First, let’s talk Poppy Z. Brite’s (you must think, “gee, this dude can’t stop babbling about Poppy Z. Brite”—well, I won’t. Deal with it.) “The Devil of Delery Street.” Some fans haven’t stopped their bitching and moaning about Brite’s exit from the horror arena. A lot of people want her to write another “Lost Souls,” or “Exquisite Corpse,” and claim her current writing lacks the chills of her earlier efforts. Here’s what I have gathered: Poppy is done writing “horror” novels. Not gonna happen, folks. No “Lost Souls: The Reunion Tour.” No “Exquisite Corpse: The Feast.” If anything, the only horrors one can find in her novels now are in the kitchen of some restaurant or the mind of some overworked chef. But, for those who still pine for her stories of the “bizarre”, well, there’re her short stories. The “horror,” if one must call it that, continues in her short fiction. In the case of “The Devil of Delery Street,” just because the title includes the word “Devil” and the story features a poltergeist of sorts, one must not think this is a horror story. It’s horror if you’re part of the Stubbs family. In the Stubbs &/or Rickey stories published so far we see Poppy Z. Brite record a different sort of horror: coming of age and family. In “The Value of X,” Brite’s first novel about Gary Stubbs & John Rickey, we witness the painful coming of age for both boys. It is after an “outing” of sorts and a separation that John & G-Man become men. In the chapbook “The Feast Of St. Rosalie” we see Rosalie Stubbs come of age shrouded in religious imagery, “stepping” out from her cave into womanhood. And in “The Devil in Delery Street” we witness the youngest Stubbs girl, Mary Louise, move from childhood into her teenage years in an unsettling way. My theory may be flawed and it may require a rereading of this family’s saga in order to pass muster, but I believe no Stubbs child enters into adulthood without some suffering. Seems a broad statement, I know, but read the stories and you’ll know what I mean. It’s not easy being a Stubbs.

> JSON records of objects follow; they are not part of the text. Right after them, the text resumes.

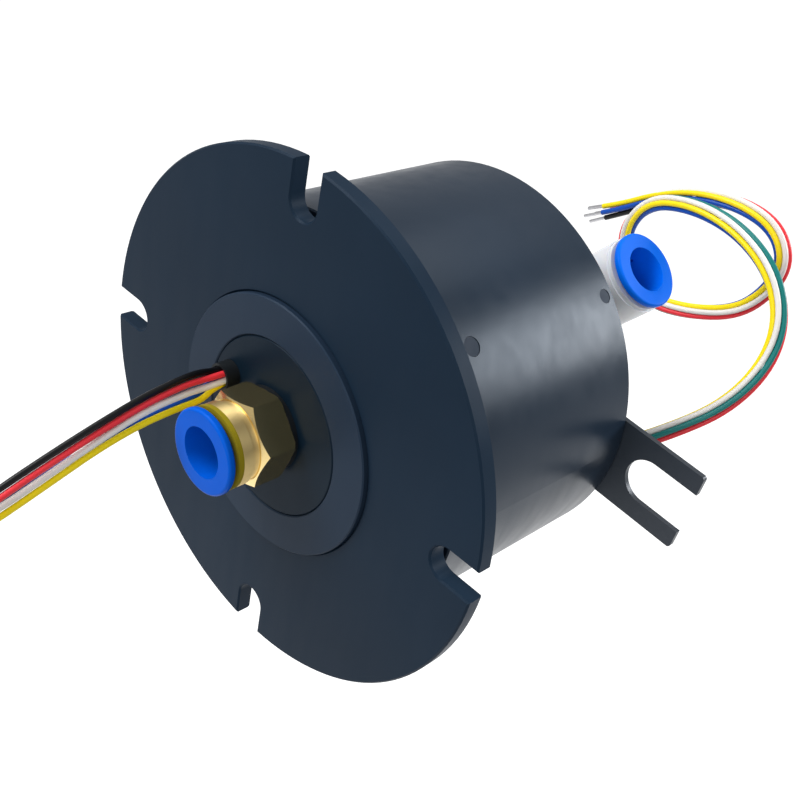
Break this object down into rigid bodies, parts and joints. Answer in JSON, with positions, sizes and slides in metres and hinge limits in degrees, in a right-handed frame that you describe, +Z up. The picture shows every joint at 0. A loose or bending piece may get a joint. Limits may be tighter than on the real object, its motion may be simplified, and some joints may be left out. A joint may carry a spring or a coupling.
{
  "type": "rotary union",
  "caption": "Rotary union for air and electric signals: slotted round flange, black housing, push-in tube ports front and rear, wire leads.",
  "frame": {"origin": "centre of the mounting flange's front face, on the axis of rotation", "axes": "-Y points out of the flange face along the axis of rotation, +Y towards the housing and the rear port, +Z up through a flange slot, +X right seen from the front"},
  "size_m": [0.1168, 0.2155, 0.1126],
  "materials": {
    "flange_anodise": "black anodised, satin",
    "hub_anodise": "black anodised, fine turned lines",
    "spindle_anodise": "black anodised, fine turned lines",
    "housing_anodise": "black anodised, satin",
    "cover_anodise": "black anodised, satin",
    "seal_housing_anodise": "black anodised, satin",
    "fork_steel": "black oxide on sheet steel",
    "black_screw_steel": "black oxide",
    "pin_steel": "dark burnished",
    "tinned_copper": "tinned strands",
    "spring_steel": "bright spring steel",
    "bearing_steel": "ground",
    "guide_plastic": "natural",
    "cage_plastic": "natural",
    "insulator_plastic": "black moulding",
    "ring_brass": "turned",
    "brush_brass": "drawn strip",
    "fitting_brass": "turned and milled",
    "black_rubber": "matt",
    "yellow_ring": "moulded",
    "front_collet_blue": "moulded, satin",
    "rear_collet_blue": "moulded, satin",
    "elbow_white": "moulded",
    "elbow_pale_ring": "moulded",
    "stem_nickel": "nickel plated brass",
    "coil_wires": "insulated wires side by side",
    "tie_plastic": "moulded strap",
    "wire_black": "extruded insulation",
    "wire_red": "extruded insulation",
    "wire_white": "extruded insulation",
    "wire_blue": "extruded insulation",
    "wire_yellow": "extruded insulation",
    "wire_green": "extruded insulation"
  },
  "bodies": {
    "rotor": {"air_spindle": "spindle_anodise", "front_bearing_balls": "bearing_steel", "front_bearing_cage": "cage_plastic", "front_bearing_inner_ring": "bearing_steel", "front_fitting_body": "fitting_brass", "front_fitting_clamp_ring": "yellow_ring", "front_fitting_gripper": "spring_steel", "front_fitting_tube_seal": "black_rubber", "front_fitting_washer": "black_rubber", "front_lead_coil": "coil_wires", "front_lead_sleeve": "black_rubber", "front_lead_tie": "tie_plastic", "front_wire_black": "wire_black", "front_wire_blue": "wire_blue", "front_wire_green": "wire_green", "front_wire_red": "wire_red", "front_wire_white": "wire_white", "front_wire_yellow": "wire_yellow", "hub_circlip": "spring_steel", "hub_screws": "black_screw_steel", "insulating_sleeve": "insulator_plastic", "mounting_flange": "flange_anodise", "rear_bearing_balls": "bearing_steel", "rear_bearing_cage": "cage_plastic", "rear_bearing_inner_ring": "bearing_steel", "rotor_hub": "hub_anodise", "slip_rings": "ring_brass", "spindle_circlip": "spring_steel", "spindle_guide": "guide_plastic"},
    "housing": {"housing_tube": "housing_anodise", "front_cover": "cover_anodise", "rear_cover": "cover_anodise", "front_cover_pins": "pin_steel", "rear_cover_pins": "pin_steel", "front_bearing_outer_ring": "bearing_steel", "rear_bearing_outer_ring": "bearing_steel", "brush_block": "insulator_plastic", "brushes": "brush_brass", "anti_rotation_fork": "fork_steel", "fork_screws": "black_screw_steel", "seal_housing": "seal_housing_anodise", "seal_housing_screws": "black_screw_steel", "rotary_seal_1": "black_rubber", "rotary_seal_2": "black_rubber", "elbow_stem": "stem_nickel", "elbow_stem_seal": "black_rubber", "rear_lead_sleeve": "black_rubber", "rear_wire_black": "wire_black", "rear_wire_blue": "wire_blue", "rear_wire_green": "wire_green", "rear_wire_red": "wire_red", "rear_wire_tips": "tinned_copper", "rear_wire_white": "wire_white", "rear_wire_yellow": "wire_yellow"},
    "elbow": {"elbow_body": "elbow_white", "elbow_clamp_ring": "elbow_pale_ring", "elbow_gripper": "spring_steel", "elbow_tube_seal": "black_rubber"},
    "front_collet": {"front_release_collet": "front_collet_blue"},
    "rear_collet": {"elbow_release_collet": "rear_collet_blue"}
  },
  "joints": [
    {"name": "housing_spin", "type": "hinge", "parent": "rotor", "child": "housing", "pos_m": [0, 0.03, 0], "axis": [0, 1, 0], "continuous": true},
    {"name": "elbow_swivel", "type": "hinge", "parent": "housing", "child": "elbow", "pos_m": [0, 0.084, 0], "axis": [0, 1, 0], "continuous": true},
    {"name": "front_collet_push", "type": "slide", "parent": "rotor", "child": "front_collet", "axis": [0, 1, 0], "range_m": [0, 0.0008], "stiffness_N_per_m": 2000},
    {"name": "rear_collet_push", "type": "slide", "parent": "elbow", "child": "rear_collet", "axis": [-0.6561, 0, -0.7547], "range_m": [0, 0.0008], "stiffness_N_per_m": 2000}
  ]
}
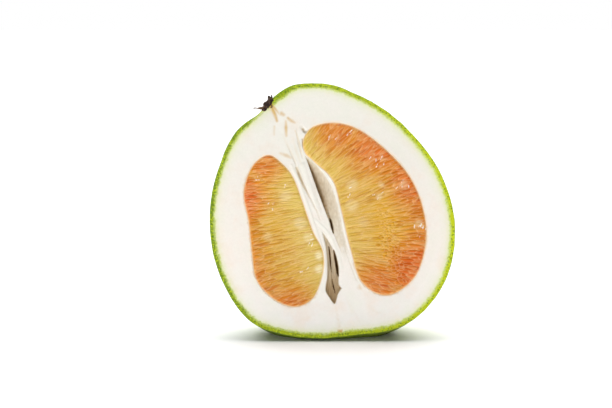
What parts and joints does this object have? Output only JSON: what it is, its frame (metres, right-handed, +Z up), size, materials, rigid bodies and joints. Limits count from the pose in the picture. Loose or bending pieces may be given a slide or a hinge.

Poppy has crossed over to the literary arena. This book aligns her with the greatest writers in modern literature and I couldn’t be happier. The woman deserves her kudos.
Peter Straub, yet again, writes an excellent, magnificent short story in “Mr. Aickman’s Air Rifle.” This is not quite up there with “Pork Pie Hat” (a story so magnificent it can make you cry), but it is a fine tale. Heidi Julavits creeps us out with a rather simple story, and Daniel Handler handles the “locked room” mystery with interesting dialog and pitch-perfect characters. Stephen King, sadly, wanders a few pages too many with “Lisey and the Madman,” a story that somehow feels as light as a Chinese puff pastry. But, this collection is fine and a must-read, so go out and get it.
My next reading project will prove a challenge: today I start reading the first tome in the Stephen King The Dark Tower series, “The Gunslinger.” I have a few thousand pages ahead of me, but I’ve been looking forward to this for ages. I will review the whole series in a future entry.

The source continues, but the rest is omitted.